The private culture of founders, writers, investors, rationalists, AI researchers, and taste-making internet elites leaks into hiring filters, product interfaces, safety norms, dating markets, education, media, capital allocation, and the implied definition of human flourishing.

AI makes the leak civilizational. The assumptions of AI-adjacent elites about intelligence, agency, embodiment, family, tradition, sexuality, beauty, ambition, religion, and human purpose will not remain private. They will shape defaults. They will shape what the machine treats as normal, enlightened, cringe, harmful, mature, backward, desirable, or obsolete.

The danger is not that weird people are building AI. Weird people often discover the future.

The danger is that a small, saturated, novelty-seeking, socially unusual elite may export its coping mechanisms as the moral-aesthetic operating system of the future.

Silicon theogony names AI as a religious event occurring inside technological substrate. Pure replicators names the danger of adaptive systems that preserve copying while losing valence. Taste after God names a softer but related threat: the machine may inherit not only explicit values, but the unexamined aesthetic reflexes of the class closest to the controls.

Civilization can survive weirdness. It cannot survive weirdness that mistakes its private wound for universal enlightenment and then embeds that wound into infrastructure.

Rival Gods Give Culture Mass

Secular people do not stop worshipping. They lose the ability to describe what they worship.

Family is a god. Money is a god. Nation is a god. Children are gods. Beauty is a god. Technical meritocracy is a god. Romantic desirability is a god. Truth is a god. Comfort is a god. Safety is a god. Freedom is a god. Novelty is a god.

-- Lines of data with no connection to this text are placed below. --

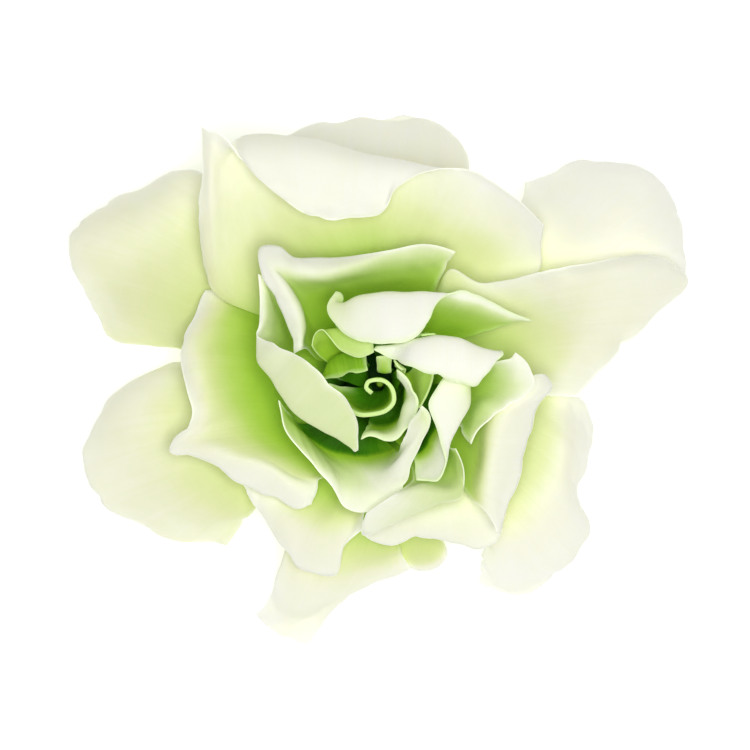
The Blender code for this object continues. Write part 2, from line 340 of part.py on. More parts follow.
def claw_rows(azimuth, ring, width, strips):
    """The two rows by which a petal leaves the dome: its root, just clear of the dome, and its claw's end."""
    around = math.radians(azimuth)
    up = math.radians(ring)
    outward = np.array([math.cos(up) * math.cos(around), math.cos(up) * math.sin(around), math.sin(up)])
    sideways = np.array([-math.sin(around), math.cos(around), 0.0])
    middle = np.array([0.0, 0.0, DOME_MIDDLE])
    rows = []
    for reach, spread in ((0.0, 1.0), (CLAW_LENGTH, CLAW_SPREAD)):
        radius = DOME_RADIUS + CLEAR + reach
        row = []
        for t in np.linspace(-0.5, 0.5, strips):
            side = sideways * t * width * spread
            direction = outward * (DOME_RADIUS + CLEAR) + side
            row.append(middle + direction / np.linalg.norm(direction) * radius)
        rows.append(row)
    return np.array(rows)


def petal_surface(net, across, along):
    """Points on the smooth surface through the net, flattened where the petal rests on the surface below."""
    rows = smooth_curves(net, along + 1)
    surface = smooth_curves(rows.transpose(1, 0, 2), across + 1)
    surface[..., 2] = np.maximum(surface[..., 2], 0.0)
    return surface - np.array([ORIGIN_X, ORIGIN_Y, 0.0])


def plain_material(name, colour, roughness):
    material = bpy.data.materials.new(name)
    material.use_nodes = True
    shader = material.node_tree.nodes["Principled BSDF"]
    shader.inputs["Base Color"].default_value = (*colour, 1.0)
    shader.inputs["Roughness"].default_value = roughness
    shader.inputs["Metallic"].default_value = 0.0
    material.diffuse_color = (*colour, 1.0)
    return material


def add_object(name, bm, colour, roughness=0.5):
    mesh = bpy.data.meshes.new(name)
    bm.to_mesh(mesh)
    bm.free()
    mesh.shade_smooth()
    mesh.materials.append(plain_material(name, colour, roughness))
    obj = bpy.data.objects.new(name, mesh)
    bpy.context.scene.collection.objects.link(obj)
    return obj


def add_petal(name, net, across, along, colour):
    """A petal: a grid laid on its underside, with the blade's thickness on its upper side."""
    surface = petal_surface(net, across, along) * MM
    bm = bmesh.new()
    bmesh.ops.create_grid(bm, x_segments=across, y_segments=along, size=0.5)
    for vert in bm.verts:
        column = round((vert.co.x + 0.5) * across)
        row = round((vert.co.y + 0.5) * along)
        vert.co = surface[column, row]
    bmesh.ops.triangulate(bm, faces=bm.faces, quad_method="FIXED")
    obj = add_object(name, bm, colour)
    blade = obj.modifiers.new("Blade", "SOLIDIFY")
    blade.thickness = BLADE * MM
    blade.offset = -1.0
    return obj


def petal_net(azimuth, ring, width, strips):
    shaped = np.array(strips, float).transpose(1, 0, 2)
    return np.concatenate([claw_rows(azimuth, ring, width, len(strips)), shaped])


def ring_at(bm, radius, height, ribs=0.0):
    """A ring of points round the stalk's line, pushed out and in by its ribs."""
    ring = []
    for turn in range(TURNS):
        angle = 2 * math.pi * turn / TURNS
        reach = radius + ribs * math.cos(RIBS * angle)
        point = (
            (reach * math.cos(angle) - ORIGIN_X) * MM,
            (reach * math.sin(angle) - ORIGIN_Y) * MM,
            height * MM,
        )
        ring.append(bm.verts.new(point))
    return ring


def turned_solid(profile, ribs=0.0):
    """A closed turned body from (radius, height) pairs that run upwards."""
    bm = bmesh.new()
    rings = []
    for place, (radius, height) in enumerate(profile):
        inner = 0 < place < len(profile) - 1
        rings.append(ring_at(bm, radius, height, ribs if inner else 0.3 * ribs))
    bm.faces.new(list(reversed(rings[0])))
    for lower, upper in zip(rings, rings[1:]):
        for side in range(TURNS):
            after = (side + 1) % TURNS
            bm.faces.new((lower[side], lower[after], upper[after], upper[side]))
    bm.faces.new(rings[-1])
    bmesh.ops.triangulate(bm, faces=bm.faces)
    return bm


def dome_profile():
    """The flower tube's flare, the dome that the petals leave from, and the short style on top of it."""
    dome = []
    for angle in (0.0, 14.0, 28.0, 42.0, 56.0, 68.0, 79.0):
        up = math.radians(angle)
        dome.append((DOME_RADIUS * math.cos(up), DOME_MIDDLE + DOME_RADIUS * math.sin(up)))
    return list(TUBE_PROFILE) + dome + list(STYLE_PROFILE)


def add_sepal(turn):
    """One sepal as a helper for the union: a narrow blade, thickest on its middle line, that ends in a point."""
    angle = 2 * math.pi * (turn + 0.5) / SEPALS
    outward = np.array([math.cos(angle), math.sin(angle), 0.0])
    sideways = np.array([-math.sin(angle), math.cos(angle), 0.0])
    upward = np.array([0.0, 0.0, 1.0])
    bm = bmesh.new()
    rings = []
    for (reach, height), width in zip(SEPAL_SPINE, SEPAL_WIDTHS):
        middle = outward * reach + upward * height - np.array([ORIGIN_X, ORIGIN_Y, 0.0])
        thick = SEPAL_THICKNESS * min(1.0, 0.4 + width / 4.0)
        corners = ((-0.5, 0.0), (0.0, -0.5), (0.5, 0.0), (0.0, 0.5))
        ring = [bm.verts.new((middle + sideways * a * width + upward * b * thick) * MM) for a, b in corners]
        rings.append(ring)
    bm.faces.new(rings[0])
    for lower, upper in zip(rings, rings[1:]):
        for side in range(4):
            after = (side + 1) % 4
            bm.faces.new((lower[side], upper[side], upper[after], lower[after]))
    bm.faces.new(list(reversed(rings[-1])))
    bmesh.ops.recalc_face_normals(bm, faces=bm.faces)
    bmesh.ops.triangulate(bm, faces=bm.faces)
    helper = add_object(f"sepal_{turn + 1}", bm, CALYX_GREEN)
    helper.hide_render = True
    helper.display_type = "WIRE"
    return helper


def add_calyx():
    calyx = add_object("calyx", turned_solid(OVARY_PROFILE, RIB_DEPTH), CALYX_GREEN, 0.55)
    for turn in range(SEPALS):
        joint = calyx.modifiers.new(f"Sepal {turn + 1}", "BOOLEAN")
        joint.operation = "UNION"
        joint.solver = "EXACT"
        joint.object = add_sepal(turn)


def main():
    for obj in list(bpy.data.objects):
        bpy.data.objects.remove(obj, do_unlink=True)
    for name, (azimuth, ring, width, across, along, colour, strips) in PETALS.items():
        add_petal(name, petal_net(azimuth, ring, width, strips), across, along, colour)
    scroll = np.array(SCROLL_STRIPS, float).transpose(1, 0, 2)
    add_petal("petal_core_scroll", scroll, 14, 8, LIME)
    add_object("corolla_tube", turned_solid(dome_profile()), TUBE_GREEN)
    add_object("stalk", turned_solid(STALK_PROFILE), STALK_GREEN, 0.6)
    add_calyx()


main()
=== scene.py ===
"""A double gardenia bloom, laid face up on a pale surface: the looks of its waxy petals, its flower tube,
its ribbed calyx and its stalk stub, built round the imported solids. Shapes and the view are given in
millimetres, materials and lights in metres."""

import math

import bmesh
import bpy
import numpy as np
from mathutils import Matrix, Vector


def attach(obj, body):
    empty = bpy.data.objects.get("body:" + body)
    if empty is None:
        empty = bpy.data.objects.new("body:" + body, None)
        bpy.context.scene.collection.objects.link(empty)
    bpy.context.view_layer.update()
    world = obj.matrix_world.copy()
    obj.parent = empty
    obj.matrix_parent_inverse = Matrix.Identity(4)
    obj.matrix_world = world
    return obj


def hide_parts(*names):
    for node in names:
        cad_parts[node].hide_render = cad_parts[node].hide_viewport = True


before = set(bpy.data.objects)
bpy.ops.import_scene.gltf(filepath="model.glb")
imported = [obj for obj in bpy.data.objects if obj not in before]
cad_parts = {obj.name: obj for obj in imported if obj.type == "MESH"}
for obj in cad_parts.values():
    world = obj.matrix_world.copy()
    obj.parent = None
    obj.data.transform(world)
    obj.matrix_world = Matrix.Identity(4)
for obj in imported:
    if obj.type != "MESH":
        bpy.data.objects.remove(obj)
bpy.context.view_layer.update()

MM = 0.001

ORIGIN_X, ORIGIN_Y = -0.17, 0.7  # middle of the bloom's outline, in the frame of the points below
DOME_RADIUS = 7.3  # up to the roots of the petals
DOME_MIDDLE = 14.5  # height of the dome's centre
# How far above the dome's equator each ring of claws leaves it, in degrees.
LOWEST, OUTER, BETWEEN, INNER, HEART, CORE = 3.0, 23.0, 32.5, 42.0, 59.0, 74.0
CLAW_LENGTH = 3.0
CLAW_SPREAD = 1.3  # how much wider a claw is at its end than at its root

CELL = 0.55  # distance between points on a petal
BLADE = 0.62  # thickness of a petal in its middle
THINNING = 4.0  # width of the band in which a petal thins towards its margin
TURN_WIDTH = 1.5  # width of the rim that bends back
SETTLING = 0.8  # how softly a petal's underside comes to lie on the surface
BILLOW_LENGTH = 17.0
CREASE = 0.07  # height of the lengthwise creases
CREASE_SPACING = 4.2
CREASE_STRETCH = 0.12  # how fast a crease changes along the petal, against across it
RUFFLE_LENGTH = 6.5
RUFFLE_WIDTH = 3.2
NICK_LENGTH = 3.4
NICK_WIDTH = 2.0
WAVE_DEPTH = 0.3  # the gentle waves' share of a nick
NOTCH_LEVEL = 0.7  # level above which an uneven field cuts notches
CREASE_SEED, RUFFLE_SEED, NICK_SEED, BILLOW_SEED = 100, 200, 300, 400
# Shares of a petal's length between which its relief, its creases and its pale rim of painted light begin.
FREE, CREASED, RIMMED = (0.35, 0.6), (0.15, 0.5), (0.4, 0.75)
PINCHED = (0.1, 0.5)  # shares of a full cell between which a pinched one takes on relief
SOFTENING = 0.15  # rows of points by which a change of green is softened
FIELD_WAVES = 7  # plane waves in an uneven field
FIELD_LENGTHS = (0.7, 1.5)  # their shortest and longest, against the field's own length
FIELD_HEIGHT = 2.6

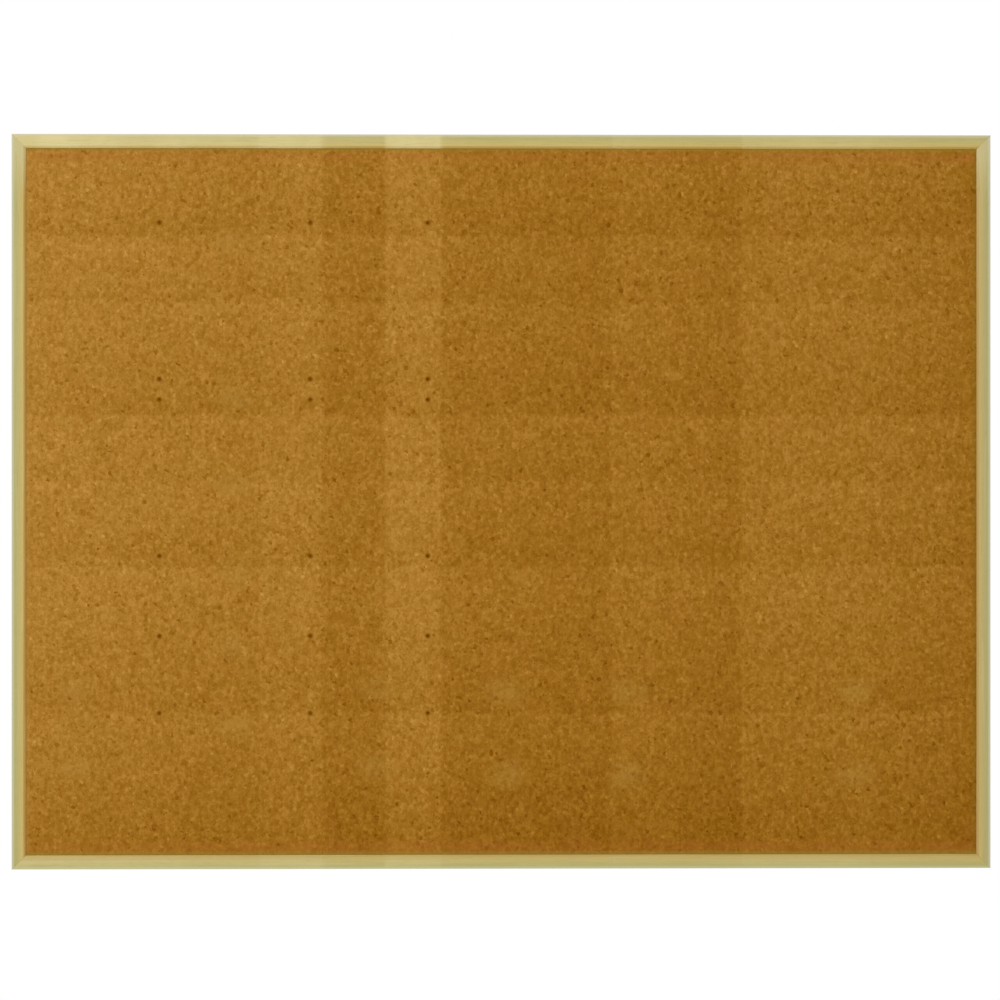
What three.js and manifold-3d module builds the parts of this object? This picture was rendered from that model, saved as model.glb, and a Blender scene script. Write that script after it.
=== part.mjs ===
// A cork notice board for a wall: a mitred wood frame holds a cork sheet, a soft core and a hard back.
// Lengths are in millimetres, +Z is up, the cork faces -Y, and the board's right side is at +X.
// The origin is on the wall, behind the middle of the board.

import * as THREE from "three";
import { mergeVertices } from "three/addons/utils/BufferGeometryUtils.js";
import Module from "manifold-3d";

// The board over its frame
const boardWidth = 1200;
const boardHeight = 900;

// The frame moulding: a wall beside the panels, and a lip in front of their edges
const frameFace = 17;
const lipCover = 5;
const lipThickness = 3;
const sightBevelWidth = 2.5;
const sightBevelDepth = 1.5;
const outerEdgeEase = 0.6;
const mitreGap = 0.3;

// The panels, from front to back, and the space that the frame leaves round and behind them
const corkThickness = 3;
const coreThickness = 9;
const backThickness = 3;
const panelEdgeGap = 0.5;
const backRecess = 2;

// Old pin pricks, in columns and rows placed as shares of the board's width and height from its middle
const prickDiameter = 2.4;
const prickDepth = 8;
const prickSides = 10;
const prickColumnShares = [-0.35, -0.196, -0.076];
const prickRowShares = [0.38, 0.167, 0.139, -0.074, -0.183, -0.288];

// V-shaped corner nails, driven across the mitres from the back and sunk a little
const nailLeg = 5;
const nailSheet = 0.5;
const nailDepth = 7;
const nailSunk = 0.3;
const nailPlaces = [
  { name: "outer", insetShare: 0.33 },
  { name: "inner", insetShare: 0.67 },
];

// Framer's points, which lie on the back panel with their tips in the frame
const pointWidth = 8;
const pointLength = 16;
const pointTaper = 6;
const pointBite = 5;
const pointSheet = 0.6;
const pointsAlongRail = 4;
const pointsAlongStile = 3;

// The room that a nail, point or screw has in the wood
const woodClearance = 0.3;

// Hangers: the strap's middle from the stile's outer edge, and the ring's bar from the board's top
const hangerInset = 7;
const hangerDrop = 100;
const strapWidth = 7;
const strapLength = 24;
const strapSheet = 0.8;
const strapFoldRun = 3;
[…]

None of these gods is safe as sovereign. Each becomes monstrous when it pretends to be the whole of God.

This is where family-heavy immigrant and diaspora structures matter, not as racial essences but as rival sacred orders. Chinese and Indian diaspora communities often retain stronger commitments to family continuity, credentials, parental approval, money, marriage markets, ingroup reputation, children, and practical power. These can be suffocating, status-obsessed, unimaginative, and cruel. But they are real counterweights to deracinated novelty culture.

They provide mass.

The avant-garde intellectual generates frames. The family network buys houses, funds children, manages marriages, places people in institutions, and converts symbolic capital into durable power. A culture is not moved only by ideas. It is moved by who reproduces, who funds, who hires, who marries whom, who shames what, and who can keep showing up for thirty years.

Asian-American subgroups often stand between rival gods. On one side: grind culture, credentialism, money, family obligation, children, and intergenerational security. On the other: autonomy, self-expression, elite weirdness, aesthetic freedom, spiritual experimentation, and escape from inherited scripts.

Neither side is obviously sacred. Pure grind can become reproduction without transcendence. Permanent novelty can become transcendence cosplay without reproduction.

The unresolved question is: what form of life is actually worthy of continuation?

The Feminine Veto

Technical meritocracy asks whether you are smart enough. Capital asks whether you captured value. Credentials ask whether you passed the filter. Founder culture asks whether you can bend reality.

Embodied social judgment asks a more dangerous question: is this actually alive?

This is why feminine-coded judgment matters so much in male-dominated technical cultures. Not because women are mystical judges by nature, and not because every woman is wise. The point is structural. In worlds dominated by abstract male competition, the social and romantic layer becomes a veto point that technical achievement cannot fully purchase.

A man can win money, IQ points, institutional power, and technical respect while still failing in the court of embodied life. He can be impressive but not attractive, correct but not alive, optimized but not lovable, high-status but sterile.

The Ick names one version: the body detects a void where a person should be. Attraction responds to structural qualities, not only achievements. Feminine power names the time-compressed social and erotic force that can legitimate, puncture, or reveal the limits of abstract hierarchy.

The technical tower can reach impressive height. The embodied veto asks whether anyone wants to live inside it.

Of course this layer corrupts too. Beauty becomes status. Desire becomes cruelty. Social judgment becomes mob enforcement. The feminine can become another priesthood, another taste regime, another god that refuses to name itself. But even then it exposes something technical cultures miss: no abstract hierarchy can fully judge whether a way of life deserves to be lived.

Dimwit / Midwit / Better Take

The dimwit take is “elite taste is fake; just like normal things.”

The midwit take is “taste is social signaling; it is all Bourdieu, class, and cultural capital.”

The better take is that taste is a real perceptual faculty that becomes dangerous when turned into post-religious priesthood. Some people really do see more. Some rituals really are deeper. Some communities really are more alive. Some weirdness is discovery rather than decay. But a thing has meaning inside the form of life that produced it.

A cathedral belongs to worship. A skull belongs to mortality. A difficult book belongs to apprenticeship. A strange wine belongs to a trained palate. A meditation pillow belongs to practice. A psychedelic belongs to integration. A transgressive ritual belongs, if it belongs anywhere, inside maturity and containment. An elite preference belongs to a biography.

Rip the symbol out of its ecology and it becomes content.

Content is sacredness with the blood drained out.

Main Payoff

The final question of taste is not “is this high-status?”

It is not even “is this beautiful?”

It is: does this participate in a form of life that can be loved, inhabited, and continued?

Beauty is a search heuristic. Intimacy is contact. Infinite play is continuation. Taste becomes sane when it is answerable to all three: beauty that survives contact, contact that can be inhabited, and a form of life that can continue without turning every next generation into raw material for someone else’s aesthetic experiment.

The flower, the skull, the cathedral, and the refuse pile may all contain the universe. But a culture still has to decide what it teaches children to love first.